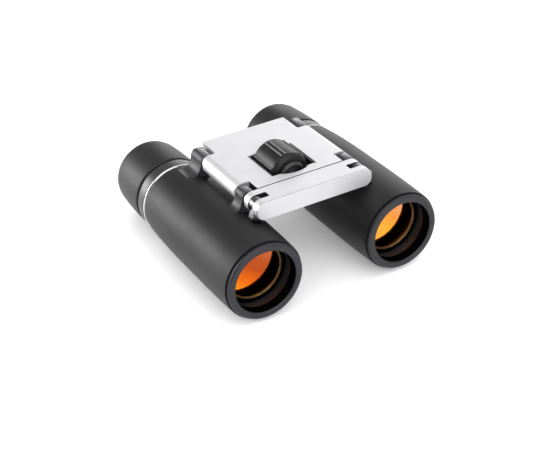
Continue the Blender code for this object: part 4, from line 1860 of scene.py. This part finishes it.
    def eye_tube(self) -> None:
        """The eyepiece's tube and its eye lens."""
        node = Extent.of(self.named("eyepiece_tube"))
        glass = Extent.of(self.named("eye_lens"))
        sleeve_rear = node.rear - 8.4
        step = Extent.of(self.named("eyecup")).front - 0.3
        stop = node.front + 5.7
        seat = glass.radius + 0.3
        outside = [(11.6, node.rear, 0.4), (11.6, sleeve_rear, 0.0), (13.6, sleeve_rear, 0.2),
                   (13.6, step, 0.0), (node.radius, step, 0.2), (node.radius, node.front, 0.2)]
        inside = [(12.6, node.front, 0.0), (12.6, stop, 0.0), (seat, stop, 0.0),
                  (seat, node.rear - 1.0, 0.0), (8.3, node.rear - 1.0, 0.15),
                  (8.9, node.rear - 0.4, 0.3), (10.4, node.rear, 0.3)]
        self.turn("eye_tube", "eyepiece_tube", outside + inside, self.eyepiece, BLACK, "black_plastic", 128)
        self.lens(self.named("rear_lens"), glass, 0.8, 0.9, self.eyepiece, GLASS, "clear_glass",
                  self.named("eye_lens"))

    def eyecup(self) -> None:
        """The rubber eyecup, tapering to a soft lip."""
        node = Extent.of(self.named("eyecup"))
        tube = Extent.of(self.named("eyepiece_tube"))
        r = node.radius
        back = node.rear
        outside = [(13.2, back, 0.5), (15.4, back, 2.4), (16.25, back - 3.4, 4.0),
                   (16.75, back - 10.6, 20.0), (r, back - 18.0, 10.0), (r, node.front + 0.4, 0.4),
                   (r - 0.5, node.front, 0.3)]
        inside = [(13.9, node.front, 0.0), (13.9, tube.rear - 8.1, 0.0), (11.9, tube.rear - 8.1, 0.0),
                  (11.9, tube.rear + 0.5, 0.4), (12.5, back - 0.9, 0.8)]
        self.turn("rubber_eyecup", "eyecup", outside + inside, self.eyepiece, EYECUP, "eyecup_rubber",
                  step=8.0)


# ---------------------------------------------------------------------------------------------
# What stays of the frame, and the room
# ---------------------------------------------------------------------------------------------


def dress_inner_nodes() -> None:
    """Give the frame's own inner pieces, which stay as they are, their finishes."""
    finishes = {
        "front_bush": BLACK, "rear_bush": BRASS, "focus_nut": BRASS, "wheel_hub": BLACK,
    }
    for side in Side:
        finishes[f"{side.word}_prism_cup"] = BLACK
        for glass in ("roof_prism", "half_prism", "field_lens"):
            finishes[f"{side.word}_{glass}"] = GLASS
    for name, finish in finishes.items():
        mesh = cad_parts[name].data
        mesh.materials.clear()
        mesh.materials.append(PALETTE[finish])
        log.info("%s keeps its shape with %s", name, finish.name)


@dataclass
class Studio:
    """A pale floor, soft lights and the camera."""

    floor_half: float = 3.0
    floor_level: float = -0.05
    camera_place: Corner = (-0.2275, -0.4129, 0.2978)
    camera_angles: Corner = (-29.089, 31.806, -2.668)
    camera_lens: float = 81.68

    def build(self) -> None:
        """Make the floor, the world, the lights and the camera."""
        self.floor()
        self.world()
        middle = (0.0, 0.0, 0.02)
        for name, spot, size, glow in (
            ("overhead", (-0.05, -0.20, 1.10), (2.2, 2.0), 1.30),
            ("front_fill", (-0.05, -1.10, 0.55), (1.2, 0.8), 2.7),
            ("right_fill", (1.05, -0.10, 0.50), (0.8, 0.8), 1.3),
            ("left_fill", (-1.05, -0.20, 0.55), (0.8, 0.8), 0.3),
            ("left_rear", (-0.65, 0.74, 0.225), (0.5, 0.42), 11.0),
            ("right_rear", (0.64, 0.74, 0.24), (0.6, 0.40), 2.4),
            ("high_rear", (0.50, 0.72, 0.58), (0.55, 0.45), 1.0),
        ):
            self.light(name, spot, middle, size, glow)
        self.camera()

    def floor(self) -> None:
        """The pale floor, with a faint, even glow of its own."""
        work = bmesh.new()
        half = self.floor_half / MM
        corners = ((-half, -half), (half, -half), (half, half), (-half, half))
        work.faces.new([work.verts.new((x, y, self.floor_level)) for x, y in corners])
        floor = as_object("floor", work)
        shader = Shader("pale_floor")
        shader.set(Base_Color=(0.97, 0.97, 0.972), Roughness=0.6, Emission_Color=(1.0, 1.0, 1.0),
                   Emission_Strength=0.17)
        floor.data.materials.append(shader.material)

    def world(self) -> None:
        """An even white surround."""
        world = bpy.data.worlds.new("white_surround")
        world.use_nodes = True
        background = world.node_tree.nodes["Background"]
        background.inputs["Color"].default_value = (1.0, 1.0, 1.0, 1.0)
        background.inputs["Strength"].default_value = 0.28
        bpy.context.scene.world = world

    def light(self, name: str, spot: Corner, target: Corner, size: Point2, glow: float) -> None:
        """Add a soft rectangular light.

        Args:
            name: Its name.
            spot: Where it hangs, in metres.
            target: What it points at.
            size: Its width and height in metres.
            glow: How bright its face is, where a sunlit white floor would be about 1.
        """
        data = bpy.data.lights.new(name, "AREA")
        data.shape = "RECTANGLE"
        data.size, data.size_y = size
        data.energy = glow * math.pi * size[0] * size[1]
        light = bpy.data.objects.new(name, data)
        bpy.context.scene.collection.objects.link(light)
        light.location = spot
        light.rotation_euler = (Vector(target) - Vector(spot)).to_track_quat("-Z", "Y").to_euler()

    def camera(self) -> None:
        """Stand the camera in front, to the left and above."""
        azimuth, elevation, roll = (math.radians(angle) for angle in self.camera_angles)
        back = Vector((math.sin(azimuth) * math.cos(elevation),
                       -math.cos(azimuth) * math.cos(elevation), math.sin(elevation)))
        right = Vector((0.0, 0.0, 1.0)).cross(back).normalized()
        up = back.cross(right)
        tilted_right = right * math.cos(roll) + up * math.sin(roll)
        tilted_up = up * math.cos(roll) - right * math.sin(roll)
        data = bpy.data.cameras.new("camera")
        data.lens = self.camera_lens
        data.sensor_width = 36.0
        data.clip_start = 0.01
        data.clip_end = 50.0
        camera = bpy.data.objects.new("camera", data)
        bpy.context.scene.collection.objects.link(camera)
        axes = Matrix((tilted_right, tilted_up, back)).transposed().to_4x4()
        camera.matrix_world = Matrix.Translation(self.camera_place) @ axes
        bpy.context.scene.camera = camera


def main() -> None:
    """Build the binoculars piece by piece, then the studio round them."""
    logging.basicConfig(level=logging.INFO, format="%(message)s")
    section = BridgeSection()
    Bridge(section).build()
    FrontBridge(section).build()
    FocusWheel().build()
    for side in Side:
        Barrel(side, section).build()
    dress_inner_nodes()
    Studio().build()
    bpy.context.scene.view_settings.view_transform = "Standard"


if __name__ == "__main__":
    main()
• • •
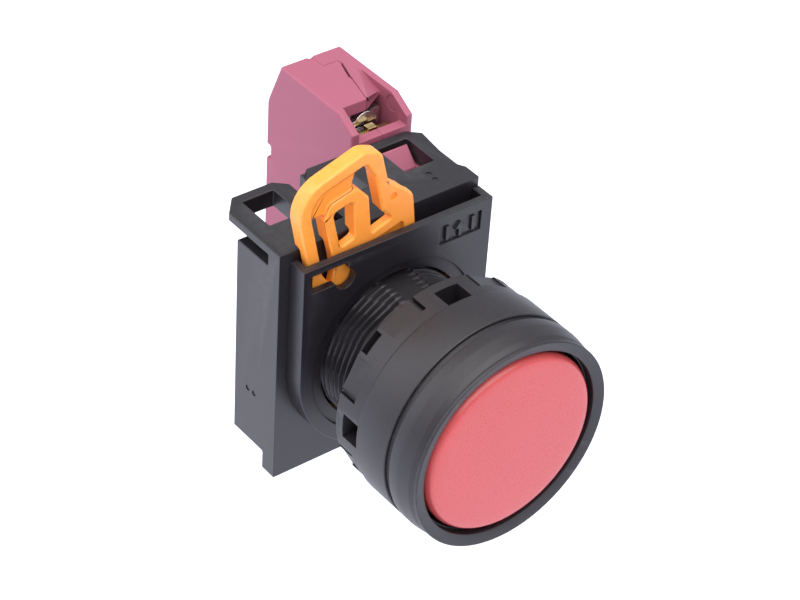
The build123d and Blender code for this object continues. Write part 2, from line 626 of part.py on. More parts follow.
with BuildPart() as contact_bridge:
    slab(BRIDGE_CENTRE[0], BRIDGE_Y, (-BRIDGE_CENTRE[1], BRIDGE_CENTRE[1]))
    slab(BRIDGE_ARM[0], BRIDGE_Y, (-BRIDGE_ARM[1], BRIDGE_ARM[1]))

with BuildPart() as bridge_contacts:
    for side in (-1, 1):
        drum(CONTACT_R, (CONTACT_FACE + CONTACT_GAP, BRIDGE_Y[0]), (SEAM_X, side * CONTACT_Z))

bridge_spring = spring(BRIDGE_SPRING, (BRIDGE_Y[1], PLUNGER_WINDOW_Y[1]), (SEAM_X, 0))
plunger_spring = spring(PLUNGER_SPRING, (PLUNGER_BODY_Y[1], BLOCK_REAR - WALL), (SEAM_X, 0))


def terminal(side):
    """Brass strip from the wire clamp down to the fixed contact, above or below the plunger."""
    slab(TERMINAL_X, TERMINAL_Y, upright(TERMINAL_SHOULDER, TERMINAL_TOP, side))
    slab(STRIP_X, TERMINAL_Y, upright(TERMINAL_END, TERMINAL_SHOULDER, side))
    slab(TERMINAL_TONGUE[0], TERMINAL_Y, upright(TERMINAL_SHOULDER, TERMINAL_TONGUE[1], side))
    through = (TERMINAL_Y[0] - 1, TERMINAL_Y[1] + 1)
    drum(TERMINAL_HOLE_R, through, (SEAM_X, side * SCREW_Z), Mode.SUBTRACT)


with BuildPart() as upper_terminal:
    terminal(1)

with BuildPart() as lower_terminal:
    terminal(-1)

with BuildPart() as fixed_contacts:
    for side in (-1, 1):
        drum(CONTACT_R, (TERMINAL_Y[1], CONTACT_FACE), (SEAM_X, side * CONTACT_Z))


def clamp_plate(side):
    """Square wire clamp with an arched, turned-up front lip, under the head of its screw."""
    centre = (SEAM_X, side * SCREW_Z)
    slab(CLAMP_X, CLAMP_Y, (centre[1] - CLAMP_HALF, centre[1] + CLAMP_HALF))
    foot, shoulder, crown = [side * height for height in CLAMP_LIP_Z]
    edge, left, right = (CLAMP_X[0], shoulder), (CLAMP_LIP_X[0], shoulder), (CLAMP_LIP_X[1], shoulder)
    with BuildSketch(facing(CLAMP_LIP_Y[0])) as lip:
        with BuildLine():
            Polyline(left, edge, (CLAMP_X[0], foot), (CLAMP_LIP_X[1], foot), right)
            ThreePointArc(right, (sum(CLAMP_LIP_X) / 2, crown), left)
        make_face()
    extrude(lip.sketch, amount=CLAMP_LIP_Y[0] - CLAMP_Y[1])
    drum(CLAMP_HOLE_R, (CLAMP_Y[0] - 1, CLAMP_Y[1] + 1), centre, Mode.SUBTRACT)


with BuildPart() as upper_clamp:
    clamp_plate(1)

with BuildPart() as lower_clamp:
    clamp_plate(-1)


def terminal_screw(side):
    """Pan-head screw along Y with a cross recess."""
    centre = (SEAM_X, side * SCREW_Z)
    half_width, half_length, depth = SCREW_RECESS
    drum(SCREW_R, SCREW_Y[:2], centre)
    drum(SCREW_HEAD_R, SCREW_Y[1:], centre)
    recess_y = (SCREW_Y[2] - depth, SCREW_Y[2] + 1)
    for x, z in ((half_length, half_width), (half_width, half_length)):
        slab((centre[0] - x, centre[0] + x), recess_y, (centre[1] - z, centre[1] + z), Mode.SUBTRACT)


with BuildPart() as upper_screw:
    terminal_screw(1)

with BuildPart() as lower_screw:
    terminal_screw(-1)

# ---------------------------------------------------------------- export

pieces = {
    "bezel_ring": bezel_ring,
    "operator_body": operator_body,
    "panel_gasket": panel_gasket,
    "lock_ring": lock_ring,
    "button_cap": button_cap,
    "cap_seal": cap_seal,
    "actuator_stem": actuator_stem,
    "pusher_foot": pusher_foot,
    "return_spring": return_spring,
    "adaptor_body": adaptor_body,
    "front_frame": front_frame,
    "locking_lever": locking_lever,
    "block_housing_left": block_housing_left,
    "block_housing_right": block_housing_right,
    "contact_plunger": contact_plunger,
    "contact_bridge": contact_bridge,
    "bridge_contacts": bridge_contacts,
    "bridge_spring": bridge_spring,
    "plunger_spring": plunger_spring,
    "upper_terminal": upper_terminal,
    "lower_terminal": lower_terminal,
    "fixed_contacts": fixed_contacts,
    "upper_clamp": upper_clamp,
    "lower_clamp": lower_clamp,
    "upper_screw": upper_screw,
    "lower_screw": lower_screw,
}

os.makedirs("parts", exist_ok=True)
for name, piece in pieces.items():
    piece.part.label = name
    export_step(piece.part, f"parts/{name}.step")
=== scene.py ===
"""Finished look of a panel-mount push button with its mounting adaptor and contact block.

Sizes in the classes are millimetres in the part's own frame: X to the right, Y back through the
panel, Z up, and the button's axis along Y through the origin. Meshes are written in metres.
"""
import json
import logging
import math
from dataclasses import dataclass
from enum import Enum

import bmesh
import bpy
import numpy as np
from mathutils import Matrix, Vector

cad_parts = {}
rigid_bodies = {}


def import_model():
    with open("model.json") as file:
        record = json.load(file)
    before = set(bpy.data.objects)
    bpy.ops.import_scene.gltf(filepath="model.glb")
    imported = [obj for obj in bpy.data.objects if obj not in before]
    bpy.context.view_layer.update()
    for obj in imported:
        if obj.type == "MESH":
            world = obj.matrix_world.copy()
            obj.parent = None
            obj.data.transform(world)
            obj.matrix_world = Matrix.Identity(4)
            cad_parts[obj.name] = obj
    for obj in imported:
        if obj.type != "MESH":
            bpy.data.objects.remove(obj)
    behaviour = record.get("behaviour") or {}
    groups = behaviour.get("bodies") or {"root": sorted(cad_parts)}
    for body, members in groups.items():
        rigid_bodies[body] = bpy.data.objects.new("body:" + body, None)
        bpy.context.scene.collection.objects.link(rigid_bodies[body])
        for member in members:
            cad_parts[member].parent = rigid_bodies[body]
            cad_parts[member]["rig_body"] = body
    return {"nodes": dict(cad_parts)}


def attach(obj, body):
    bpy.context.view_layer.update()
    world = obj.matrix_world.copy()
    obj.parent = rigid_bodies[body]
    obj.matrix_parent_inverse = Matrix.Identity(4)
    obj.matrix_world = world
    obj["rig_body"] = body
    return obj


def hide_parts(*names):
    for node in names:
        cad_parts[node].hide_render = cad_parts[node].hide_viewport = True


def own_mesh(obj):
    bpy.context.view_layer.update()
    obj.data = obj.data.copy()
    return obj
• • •
Copy exactly, and only, the lines from the one containing "The build123d and" through the one containing "clamp_plate(-1)".

The build123d and Blender code for this object continues. Write part 2, from line 626 of part.py on. More parts follow.
with BuildPart() as contact_bridge:
    slab(BRIDGE_CENTRE[0], BRIDGE_Y, (-BRIDGE_CENTRE[1], BRIDGE_CENTRE[1]))
    slab(BRIDGE_ARM[0], BRIDGE_Y, (-BRIDGE_ARM[1], BRIDGE_ARM[1]))

with BuildPart() as bridge_contacts:
    for side in (-1, 1):
        drum(CONTACT_R, (CONTACT_FACE + CONTACT_GAP, BRIDGE_Y[0]), (SEAM_X, side * CONTACT_Z))

bridge_spring = spring(BRIDGE_SPRING, (BRIDGE_Y[1], PLUNGER_WINDOW_Y[1]), (SEAM_X, 0))
plunger_spring = spring(PLUNGER_SPRING, (PLUNGER_BODY_Y[1], BLOCK_REAR - WALL), (SEAM_X, 0))


def terminal(side):
    """Brass strip from the wire clamp down to the fixed contact, above or below the plunger."""
    slab(TERMINAL_X, TERMINAL_Y, upright(TERMINAL_SHOULDER, TERMINAL_TOP, side))
    slab(STRIP_X, TERMINAL_Y, upright(TERMINAL_END, TERMINAL_SHOULDER, side))
    slab(TERMINAL_TONGUE[0], TERMINAL_Y, upright(TERMINAL_SHOULDER, TERMINAL_TONGUE[1], side))
    through = (TERMINAL_Y[0] - 1, TERMINAL_Y[1] + 1)
    drum(TERMINAL_HOLE_R, through, (SEAM_X, side * SCREW_Z), Mode.SUBTRACT)


with BuildPart() as upper_terminal:
    terminal(1)

with BuildPart() as lower_terminal:
    terminal(-1)

with BuildPart() as fixed_contacts:
    for side in (-1, 1):
        drum(CONTACT_R, (TERMINAL_Y[1], CONTACT_FACE), (SEAM_X, side * CONTACT_Z))


def clamp_plate(side):
    """Square wire clamp with an arched, turned-up front lip, under the head of its screw."""
    centre = (SEAM_X, side * SCREW_Z)
    slab(CLAMP_X, CLAMP_Y, (centre[1] - CLAMP_HALF, centre[1] + CLAMP_HALF))
    foot, shoulder, crown = [side * height for height in CLAMP_LIP_Z]
    edge, left, right = (CLAMP_X[0], shoulder), (CLAMP_LIP_X[0], shoulder), (CLAMP_LIP_X[1], shoulder)
    with BuildSketch(facing(CLAMP_LIP_Y[0])) as lip:
        with BuildLine():
            Polyline(left, edge, (CLAMP_X[0], foot), (CLAMP_LIP_X[1], foot), right)
            ThreePointArc(right, (sum(CLAMP_LIP_X) / 2, crown), left)
        make_face()
    extrude(lip.sketch, amount=CLAMP_LIP_Y[0] - CLAMP_Y[1])
    drum(CLAMP_HOLE_R, (CLAMP_Y[0] - 1, CLAMP_Y[1] + 1), centre, Mode.SUBTRACT)


with BuildPart() as upper_clamp:
    clamp_plate(1)

with BuildPart() as lower_clamp:
    clamp_plate(-1)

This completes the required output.